» COLLECTED DATA:

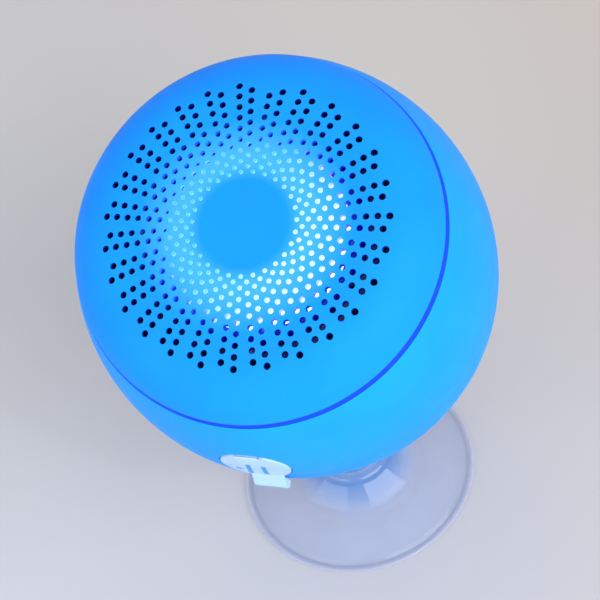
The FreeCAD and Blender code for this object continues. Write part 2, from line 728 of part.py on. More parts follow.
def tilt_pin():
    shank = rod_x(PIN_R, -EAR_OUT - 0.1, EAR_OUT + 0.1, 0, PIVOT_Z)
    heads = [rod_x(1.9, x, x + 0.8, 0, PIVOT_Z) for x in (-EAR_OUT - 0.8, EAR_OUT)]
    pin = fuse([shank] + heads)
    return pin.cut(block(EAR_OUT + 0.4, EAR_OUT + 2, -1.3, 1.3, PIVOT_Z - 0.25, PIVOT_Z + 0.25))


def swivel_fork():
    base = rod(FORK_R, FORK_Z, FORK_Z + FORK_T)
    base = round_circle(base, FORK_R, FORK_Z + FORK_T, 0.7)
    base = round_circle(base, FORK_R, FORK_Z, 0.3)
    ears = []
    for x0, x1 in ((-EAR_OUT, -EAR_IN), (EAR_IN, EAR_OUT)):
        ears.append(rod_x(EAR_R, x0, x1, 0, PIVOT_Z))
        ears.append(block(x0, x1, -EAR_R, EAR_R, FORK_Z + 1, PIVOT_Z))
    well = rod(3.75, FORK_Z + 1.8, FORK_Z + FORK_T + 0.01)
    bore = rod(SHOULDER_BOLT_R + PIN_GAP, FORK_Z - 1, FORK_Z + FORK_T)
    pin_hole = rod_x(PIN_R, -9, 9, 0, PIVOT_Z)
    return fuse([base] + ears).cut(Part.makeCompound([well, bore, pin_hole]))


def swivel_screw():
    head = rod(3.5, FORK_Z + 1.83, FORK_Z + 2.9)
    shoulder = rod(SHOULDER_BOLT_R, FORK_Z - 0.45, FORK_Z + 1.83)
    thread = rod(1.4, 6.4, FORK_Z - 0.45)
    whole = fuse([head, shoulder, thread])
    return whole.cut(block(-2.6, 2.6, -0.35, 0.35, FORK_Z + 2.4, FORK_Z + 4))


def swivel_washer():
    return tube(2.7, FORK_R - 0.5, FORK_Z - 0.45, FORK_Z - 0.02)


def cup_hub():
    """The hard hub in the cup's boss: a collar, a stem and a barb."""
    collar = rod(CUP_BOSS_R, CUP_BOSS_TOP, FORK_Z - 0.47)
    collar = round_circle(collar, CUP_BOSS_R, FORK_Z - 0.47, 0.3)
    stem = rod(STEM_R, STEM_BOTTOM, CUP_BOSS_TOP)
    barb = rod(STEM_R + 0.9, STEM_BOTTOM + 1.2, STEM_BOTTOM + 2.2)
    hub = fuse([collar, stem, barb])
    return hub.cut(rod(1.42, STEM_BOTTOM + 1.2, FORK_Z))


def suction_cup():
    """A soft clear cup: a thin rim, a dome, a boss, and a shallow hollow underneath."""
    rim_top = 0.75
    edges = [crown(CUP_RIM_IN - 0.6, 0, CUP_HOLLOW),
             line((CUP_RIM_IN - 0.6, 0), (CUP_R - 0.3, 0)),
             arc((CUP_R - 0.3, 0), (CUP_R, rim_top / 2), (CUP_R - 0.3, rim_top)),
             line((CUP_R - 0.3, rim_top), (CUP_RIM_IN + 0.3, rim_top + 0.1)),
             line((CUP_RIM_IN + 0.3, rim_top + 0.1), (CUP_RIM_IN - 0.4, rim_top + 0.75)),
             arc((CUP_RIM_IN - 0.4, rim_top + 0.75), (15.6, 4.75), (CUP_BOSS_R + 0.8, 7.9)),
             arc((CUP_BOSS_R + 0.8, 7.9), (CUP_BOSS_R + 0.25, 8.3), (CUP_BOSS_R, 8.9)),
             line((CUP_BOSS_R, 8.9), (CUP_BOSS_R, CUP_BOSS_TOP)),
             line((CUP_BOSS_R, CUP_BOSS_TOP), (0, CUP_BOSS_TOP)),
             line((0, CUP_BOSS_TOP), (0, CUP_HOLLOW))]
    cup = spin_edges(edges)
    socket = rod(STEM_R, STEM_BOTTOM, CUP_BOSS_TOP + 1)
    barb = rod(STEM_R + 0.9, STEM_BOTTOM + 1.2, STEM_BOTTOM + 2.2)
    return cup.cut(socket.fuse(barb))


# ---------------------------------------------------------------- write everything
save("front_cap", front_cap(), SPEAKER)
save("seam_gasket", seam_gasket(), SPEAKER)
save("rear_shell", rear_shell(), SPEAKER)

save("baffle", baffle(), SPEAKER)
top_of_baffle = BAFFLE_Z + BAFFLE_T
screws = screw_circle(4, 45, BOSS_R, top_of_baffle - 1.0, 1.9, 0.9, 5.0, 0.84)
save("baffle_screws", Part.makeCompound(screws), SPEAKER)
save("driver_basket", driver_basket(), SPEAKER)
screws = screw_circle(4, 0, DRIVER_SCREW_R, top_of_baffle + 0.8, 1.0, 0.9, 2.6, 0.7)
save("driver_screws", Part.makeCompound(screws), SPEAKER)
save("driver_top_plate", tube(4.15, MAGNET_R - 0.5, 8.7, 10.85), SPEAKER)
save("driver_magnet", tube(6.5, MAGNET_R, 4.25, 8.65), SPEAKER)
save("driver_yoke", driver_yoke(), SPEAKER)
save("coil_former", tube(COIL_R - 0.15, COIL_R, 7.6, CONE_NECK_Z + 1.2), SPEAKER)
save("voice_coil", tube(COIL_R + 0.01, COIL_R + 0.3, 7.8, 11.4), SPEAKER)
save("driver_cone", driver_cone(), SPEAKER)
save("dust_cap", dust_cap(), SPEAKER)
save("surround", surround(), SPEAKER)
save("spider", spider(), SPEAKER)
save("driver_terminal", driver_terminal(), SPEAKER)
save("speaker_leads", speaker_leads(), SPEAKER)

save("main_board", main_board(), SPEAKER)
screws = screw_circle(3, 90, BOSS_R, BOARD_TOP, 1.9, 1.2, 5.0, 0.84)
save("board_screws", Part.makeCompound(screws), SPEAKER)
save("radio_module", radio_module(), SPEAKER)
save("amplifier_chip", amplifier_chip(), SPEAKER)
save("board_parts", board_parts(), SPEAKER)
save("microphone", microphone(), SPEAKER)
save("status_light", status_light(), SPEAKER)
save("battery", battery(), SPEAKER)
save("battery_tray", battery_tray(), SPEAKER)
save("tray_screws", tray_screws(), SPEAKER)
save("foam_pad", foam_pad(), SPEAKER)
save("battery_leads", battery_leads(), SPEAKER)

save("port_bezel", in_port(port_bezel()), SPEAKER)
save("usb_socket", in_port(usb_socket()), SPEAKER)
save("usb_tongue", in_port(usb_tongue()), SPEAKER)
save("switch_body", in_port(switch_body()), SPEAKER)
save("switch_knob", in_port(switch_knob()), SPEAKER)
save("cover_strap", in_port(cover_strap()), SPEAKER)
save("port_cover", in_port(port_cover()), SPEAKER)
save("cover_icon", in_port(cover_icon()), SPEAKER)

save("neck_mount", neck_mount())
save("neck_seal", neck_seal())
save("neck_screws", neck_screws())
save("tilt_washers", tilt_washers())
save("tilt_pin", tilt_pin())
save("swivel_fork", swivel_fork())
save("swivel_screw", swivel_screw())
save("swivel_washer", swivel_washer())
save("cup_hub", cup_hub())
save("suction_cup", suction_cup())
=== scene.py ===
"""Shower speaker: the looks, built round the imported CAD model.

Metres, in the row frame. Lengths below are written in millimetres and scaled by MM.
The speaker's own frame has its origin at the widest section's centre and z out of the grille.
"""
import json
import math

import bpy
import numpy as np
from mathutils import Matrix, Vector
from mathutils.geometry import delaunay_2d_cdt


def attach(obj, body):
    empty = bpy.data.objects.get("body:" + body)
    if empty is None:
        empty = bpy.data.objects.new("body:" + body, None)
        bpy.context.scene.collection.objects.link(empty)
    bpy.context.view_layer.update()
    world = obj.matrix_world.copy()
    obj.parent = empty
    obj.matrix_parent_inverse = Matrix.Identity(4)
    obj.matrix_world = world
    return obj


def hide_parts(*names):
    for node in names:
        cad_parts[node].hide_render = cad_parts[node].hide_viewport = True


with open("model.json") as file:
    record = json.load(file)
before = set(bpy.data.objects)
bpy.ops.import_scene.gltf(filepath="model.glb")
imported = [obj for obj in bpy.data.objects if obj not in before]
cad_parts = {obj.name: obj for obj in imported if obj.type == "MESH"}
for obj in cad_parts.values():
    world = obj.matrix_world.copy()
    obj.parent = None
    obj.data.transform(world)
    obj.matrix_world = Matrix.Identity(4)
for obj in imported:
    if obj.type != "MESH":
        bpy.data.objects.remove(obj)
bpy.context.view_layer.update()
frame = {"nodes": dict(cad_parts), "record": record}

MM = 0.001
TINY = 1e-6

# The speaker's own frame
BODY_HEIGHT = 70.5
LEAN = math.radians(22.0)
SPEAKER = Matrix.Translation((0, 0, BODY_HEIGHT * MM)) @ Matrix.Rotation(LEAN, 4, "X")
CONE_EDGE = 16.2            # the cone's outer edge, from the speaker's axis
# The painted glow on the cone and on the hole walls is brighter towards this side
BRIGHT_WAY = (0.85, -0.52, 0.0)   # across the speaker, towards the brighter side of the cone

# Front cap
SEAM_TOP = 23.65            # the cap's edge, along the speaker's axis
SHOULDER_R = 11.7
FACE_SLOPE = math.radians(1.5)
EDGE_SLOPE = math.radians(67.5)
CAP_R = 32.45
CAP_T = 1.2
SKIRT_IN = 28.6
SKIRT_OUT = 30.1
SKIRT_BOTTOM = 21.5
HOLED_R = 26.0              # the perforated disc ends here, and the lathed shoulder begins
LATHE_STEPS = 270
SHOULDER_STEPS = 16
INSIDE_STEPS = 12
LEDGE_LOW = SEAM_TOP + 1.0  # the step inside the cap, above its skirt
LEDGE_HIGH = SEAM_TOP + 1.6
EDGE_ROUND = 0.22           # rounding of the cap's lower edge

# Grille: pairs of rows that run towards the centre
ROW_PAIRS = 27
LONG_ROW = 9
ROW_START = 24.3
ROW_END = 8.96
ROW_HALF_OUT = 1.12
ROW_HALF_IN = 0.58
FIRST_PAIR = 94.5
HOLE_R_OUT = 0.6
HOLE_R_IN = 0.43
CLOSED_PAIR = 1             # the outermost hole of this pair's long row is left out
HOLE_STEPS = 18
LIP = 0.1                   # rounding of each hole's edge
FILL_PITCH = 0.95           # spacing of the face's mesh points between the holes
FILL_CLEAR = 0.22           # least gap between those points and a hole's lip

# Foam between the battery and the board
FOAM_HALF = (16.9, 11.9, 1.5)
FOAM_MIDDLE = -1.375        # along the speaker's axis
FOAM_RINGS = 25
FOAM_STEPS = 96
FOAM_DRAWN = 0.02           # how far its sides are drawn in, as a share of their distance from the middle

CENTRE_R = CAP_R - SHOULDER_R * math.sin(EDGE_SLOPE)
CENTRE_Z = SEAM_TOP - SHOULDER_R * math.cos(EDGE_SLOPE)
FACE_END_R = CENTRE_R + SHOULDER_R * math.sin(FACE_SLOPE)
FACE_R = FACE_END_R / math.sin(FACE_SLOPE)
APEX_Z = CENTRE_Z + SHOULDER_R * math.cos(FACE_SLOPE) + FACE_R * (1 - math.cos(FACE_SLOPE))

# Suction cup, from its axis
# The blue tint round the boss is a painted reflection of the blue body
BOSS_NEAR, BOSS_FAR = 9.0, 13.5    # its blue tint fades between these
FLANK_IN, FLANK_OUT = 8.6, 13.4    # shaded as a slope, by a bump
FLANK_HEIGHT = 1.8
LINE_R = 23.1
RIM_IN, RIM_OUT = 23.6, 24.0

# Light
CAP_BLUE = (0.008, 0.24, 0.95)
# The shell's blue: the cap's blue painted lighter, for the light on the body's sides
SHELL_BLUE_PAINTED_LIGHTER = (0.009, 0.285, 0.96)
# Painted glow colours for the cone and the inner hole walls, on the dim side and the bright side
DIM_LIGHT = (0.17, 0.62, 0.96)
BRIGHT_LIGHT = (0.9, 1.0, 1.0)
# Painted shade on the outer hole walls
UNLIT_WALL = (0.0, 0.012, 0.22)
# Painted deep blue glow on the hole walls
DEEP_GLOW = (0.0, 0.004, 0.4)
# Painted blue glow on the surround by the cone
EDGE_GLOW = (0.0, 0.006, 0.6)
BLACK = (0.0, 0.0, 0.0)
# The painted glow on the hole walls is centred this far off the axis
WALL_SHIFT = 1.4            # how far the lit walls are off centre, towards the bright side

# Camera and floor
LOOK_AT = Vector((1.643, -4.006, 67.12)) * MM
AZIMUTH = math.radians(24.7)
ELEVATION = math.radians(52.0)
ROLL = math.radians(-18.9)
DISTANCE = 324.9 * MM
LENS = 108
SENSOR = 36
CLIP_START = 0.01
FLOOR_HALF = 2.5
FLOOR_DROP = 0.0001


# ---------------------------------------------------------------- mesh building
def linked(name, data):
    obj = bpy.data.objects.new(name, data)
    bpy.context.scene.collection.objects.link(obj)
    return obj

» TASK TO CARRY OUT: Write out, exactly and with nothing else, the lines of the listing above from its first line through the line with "return pin.cut(block(EAR_OUT +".

» WRITTEN SOLUTION:
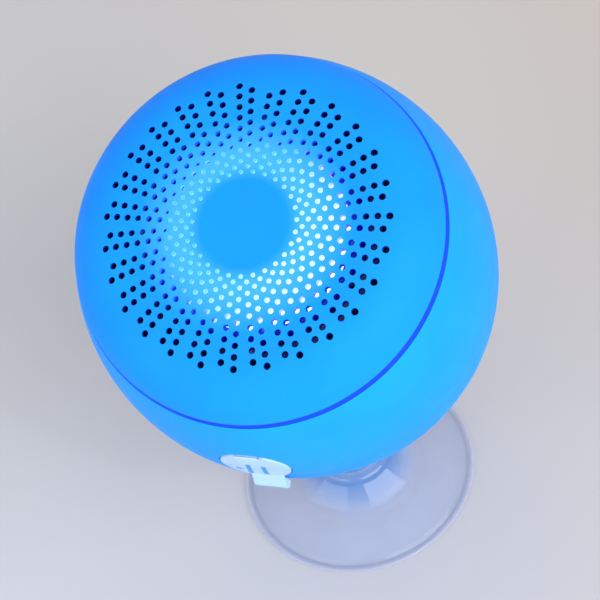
The FreeCAD and Blender code for this object continues. Write part 2, from line 728 of part.py on. More parts follow.
def tilt_pin():
    shank = rod_x(PIN_R, -EAR_OUT - 0.1, EAR_OUT + 0.1, 0, PIVOT_Z)
    heads = [rod_x(1.9, x, x + 0.8, 0, PIVOT_Z) for x in (-EAR_OUT - 0.8, EAR_OUT)]
    pin = fuse([shank] + heads)
    return pin.cut(block(EAR_OUT + 0.4, EAR_OUT + 2, -1.3, 1.3, PIVOT_Z - 0.25, PIVOT_Z + 0.25))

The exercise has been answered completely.